Поскольку отец после ужина всегда съедал ломтик очищенного сыра Бетмаль, он в тот вечер, смакуя кусочек низкокалорийного лакомства, повернулся ко мне и спросил: «Кабриолет хочешь себе оставить?»

Я спустился по Хайалиа драйв, затем по 95-й поехал на юг, чтобы по мосту Мак-Артур Козвэй добраться до пляжей.

Ватсон не отставал ни на миллиметр. Бежал за мной по песку шаг в шаг, подравнивая ритм движения под мою походку. Мы, наверное, целый час сидели бок о бок на песке, глядя на океан. Он положил морду на мою ляжку, вслушиваясь в плеск волн и вдыхая теплый ночной воздух, потом уснул, пусть люди сами в конце концов решают свои непонятные собакам проблемы и терзаются заботами, как вот, например, это странное ощущение беспомощности и безнадежности в связи с гибелью семейства. Присутствие этого зверька было для меня в ту ночь просто благословением божьим. Он в моих глазах олицетворял упорство и волю существа, цепляющегося за соломинку, бьющегося за право видеть свет, хоть проблеск его, поскольку даже блик света лучше полной тьмы. У этого пса было больше жизненной силы, чем у всех Катракилисов, вместе взятых. Никто из них не стал бы барахтаться, плыть, выныривать на поверхность и бороться с волнами так, как это делал он. Просто потому, что они никогда не умели держаться не только на воде, но и на земле.

Скоро мне придется вернуться во Францию, чтобы похоронить отца и заняться вещами, которыми приходится заниматься, когда этого не может сделать никто, кроме тебя. Я подумал, а вот после моей смерти, скорее всего, вообще не останется никого, кто стал бы улаживать всякие формальные вопросы, и что же? Все равно их как-то уладят. Как бывает всегда, когда человек умирает и на подходе уже следующий покойник. Номера полиса социального страхования стираются один за другим, страховые компании утомленно выдают отказы в выплате, почтальон забывает адрес, банки перестают присылать выгодные предложения, и вся эта мелочная бухгалтерия человеческого существования затухает сама собой, как пасмурный и мрачный зимний день.
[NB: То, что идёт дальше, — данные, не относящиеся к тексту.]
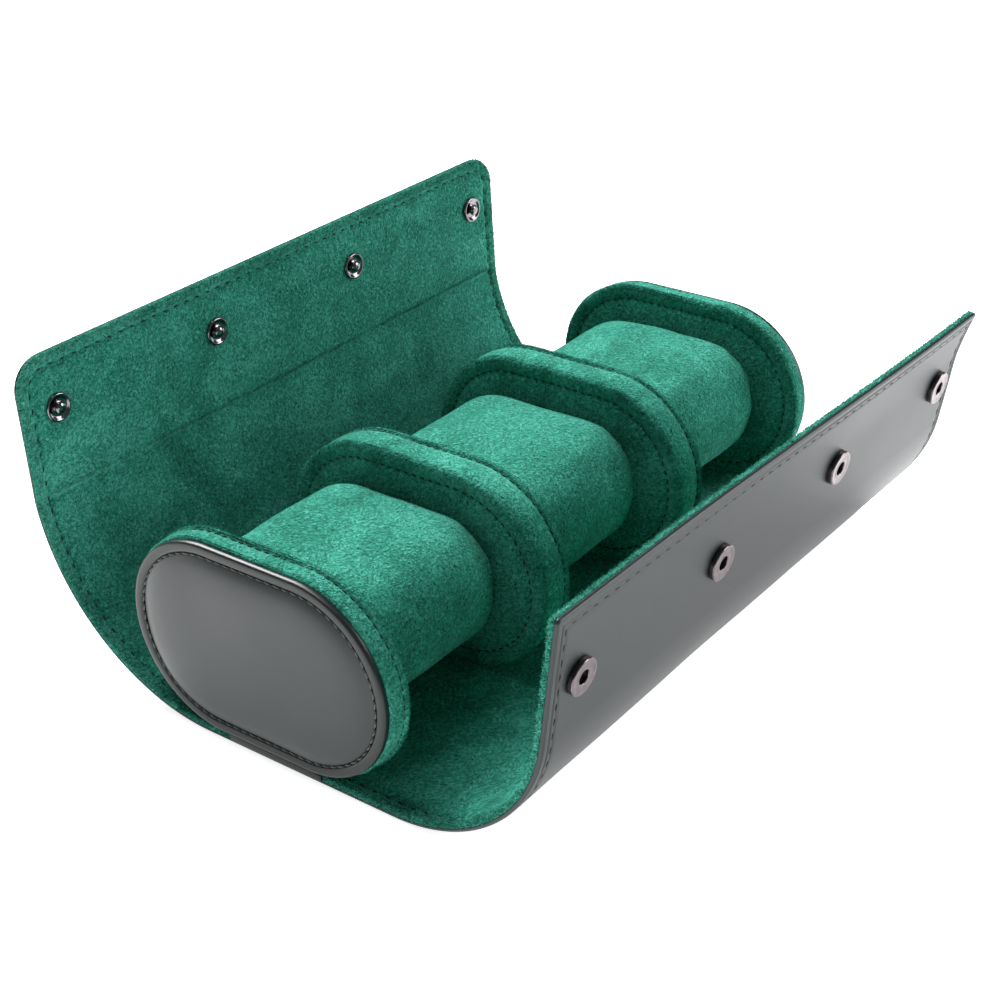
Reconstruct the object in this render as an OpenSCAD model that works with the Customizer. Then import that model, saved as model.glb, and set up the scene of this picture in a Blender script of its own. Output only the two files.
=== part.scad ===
// Watch roll: a padded core with three bays stands on a flexible wrap.
// The wrap's two flaps fold over the core and meet on top with four snaps.

/* [Core] */
// Length of the padded core, end disc to end disc
core_l = 240; // [220:1:280]
// Width of the end discs and dividers, front to back
disc_w = 99; // [92:0.5:112]
// Height of the end discs and dividers
disc_h = 64.5; // [58:0.5:72]
// Thickness of each end disc
cap_t = 10; // [9:0.5:14]
// Thickness of each divider
divider_t = 14; // [10:0.5:18]
// Radius of the bead along the edges of discs and dividers
bead_r = 1.2; // [0.8:0.1:1.6]
// Radius of the leather piping round the end discs
piping_r = 1.8; // [1.4:0.1:2.2]
// Thickness of the suede covers
suede_t = 1.2; // [0.8:0.1:1.6]
// Thickness of the stiffening board in each end disc
cap_board_t = 1.6; // [1:0.1:2]

/* [Pillows] */
// Width of a watch pillow, front to back
pillow_w = 75; // [64:1:84]
// Height of a watch pillow
pillow_h = 45; // [38:1:52]
// Height of a pillow's underside above the lining
pillow_lift = 13; // [8:0.5:18]
// Rounding of a pillow's ends
pillow_round = 6; // [3:0.5:9]
// Gap between a pillow's end and the disc beside it
pillow_gap = 0.3; // [0.2:0.1:0.8]

/* [Wrap] */
// Thickness of the outer leather
leather_t = 1.2; // [0.8:0.1:1.6]
// Thickness of the stiffening board between leather and lining
board_t = 0.6; // [0.4:0.1:1]
// Thickness of the suede lining
lining_t = 1.2; // [0.8:0.1:1.6]
// How far each end disc stands past the wrap
core_over = 1.5; // [0.5:0.5:4]
// Half the width of the flat base, up to the first folds
base_half = 25; // [22:0.5:28]
// Distance of the boards from the wrap's edges
board_inset = 5; // [3:0.5:8]
// Rounding of the front flap's free corners
front_corner_r = 1.5; // [1:0.5:6]
// Rounding of the back flap's free corners
back_corner_r = 11; // [8:0.5:16]
// Width left open between neighbouring strips at a fold
fold_gap = 0.3; // [0.2:0.1:0.6]

/* [Front flap] */
// Distance from the middle to where the front flap starts to curve
front_flat = 49; // [44:1:56]
// Outer radius of the front flap's curve
front_r = 54.8; // [46:0.2:64]
// How far the front flap curves up, in degrees
front_bend = 82; // [70:1:88]
// Length of the front flap's stiff panel
front_panel_l = 41.4; // [36:0.2:52]
// Distance from the panel's fold to the line of sockets
socket_s = 16.8; // [12:0.2:24]

/* [Back flap] */
// Outer radius of the back flap's curve
back_r = 69; // [60:0.5:78]
// How far the back flap curves up, in degrees
back_bend = 82; // [70:1:86]
// Angle of the crease where the back panel starts
back_crease = 6; // [3:0.5:8]
// Length of the back flap's stiff panel
back_panel_l = 47.5; // [42:0.5:56]
// Distance from the crease to the line of studs
stud_s = 28.9; // [24:0.1:34]

/* [Snaps] */
// Spacing of the four snaps along the roll
snap_pitch = 70; // [56:1:74]
// Diameter of a snap's socket
socket_d = 11.5; // [10:0.1:13]
// How far a socket stands out of the leather
socket_h = 1.8; // [1.6:0.1:2.6]
// Diameter of a stud's flange
stud_d = 9.5; // [8.5:0.1:11]
// Thickness of a stud's flange
stud_flange_t = 0.6; // [0.5:0.1:1]
// Diameter of the ball that snaps in
ball_d = 4; // [3.4:0.1:4.2]
// Clearance of the ball in the socket's mouth
ball_clear = 0.4; // [0.3:0.1:0.6]
// Diameter of the cap on the outside of the back flap
snap_cap_d = 12; // [11:0.1:14]
// Diameter of the rivet posts that go through the wrap
post_d = 3.2; // [2.6:0.1:3.6]

/* [End tabs] */
// Width of the leather tab at each end of the base
tab_w = 37; // [30:1:42]
// How far the tab's middle lies towards the front
tab_shift = 3.5; // [0:0.5:5]
// Thickness of the tab
tab_t = 0.8; // [0.6:0.1:1.4]

/* [Hidden] */
$fn = 64;

suede = [0.13, 0.47, 0.35];
suede_dark = [0.08, 0.34, 0.25];
leather = [0.27, 0.32, 0.30];
foam = [0.86, 0.83, 0.74];
board = [0.45, 0.40, 0.34];
gunmetal = [0.42, 0.38, 0.38];

fit = 0.1;                                  // clearance of a piece inside its cover
wrap_t = leather_t + board_t + lining_t;
wrap_l = core_l - 2 * core_over;
mid_t = wrap_t / 2;
disc_r = disc_h / 2;
disc_flat = (disc_w - disc_h) / 2;          // half the straight run of a disc's outline
disc_z = wrap_t + disc_r;
bay_l = (core_l - 2 * cap_t - 2 * divider_t) / 3;
divider_x = (bay_l + divider_t) / 2;
pillow_l = bay_l - 2 * pillow_gap;
pillow_x = bay_l + divider_t;
pillow_z = wrap_t + pillow_lift + pillow_h / 2;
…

Скоро мне придется вернуться во Францию и последний раз взглянуть на лицо отца. Я еще не знал, какой сюрприз он мне приготовил: как он будет выглядеть в смерти, этот образ, этот посмертный подарок, воспоминание, которое у меня от него останется. Внезапно я ощутил абсолютную уверенность в том, что в нужный момент я могу рассчитывать: собака точно будет рядом со мной. В прошлом году один пелотари из Герники провез свою собаку на самолете в Майами. Он неделю потом ныл, все ужасался невероятным тарифам на провоз животных, установленным всеми авиакомпаниями, которые, как он уверял, составляли половину его зарплаты.

1

Национальное баскское блюдо из сладкого перца с яйцом.

2

Персонаж пьесы Мольера «Мнимый больной», учится на медика.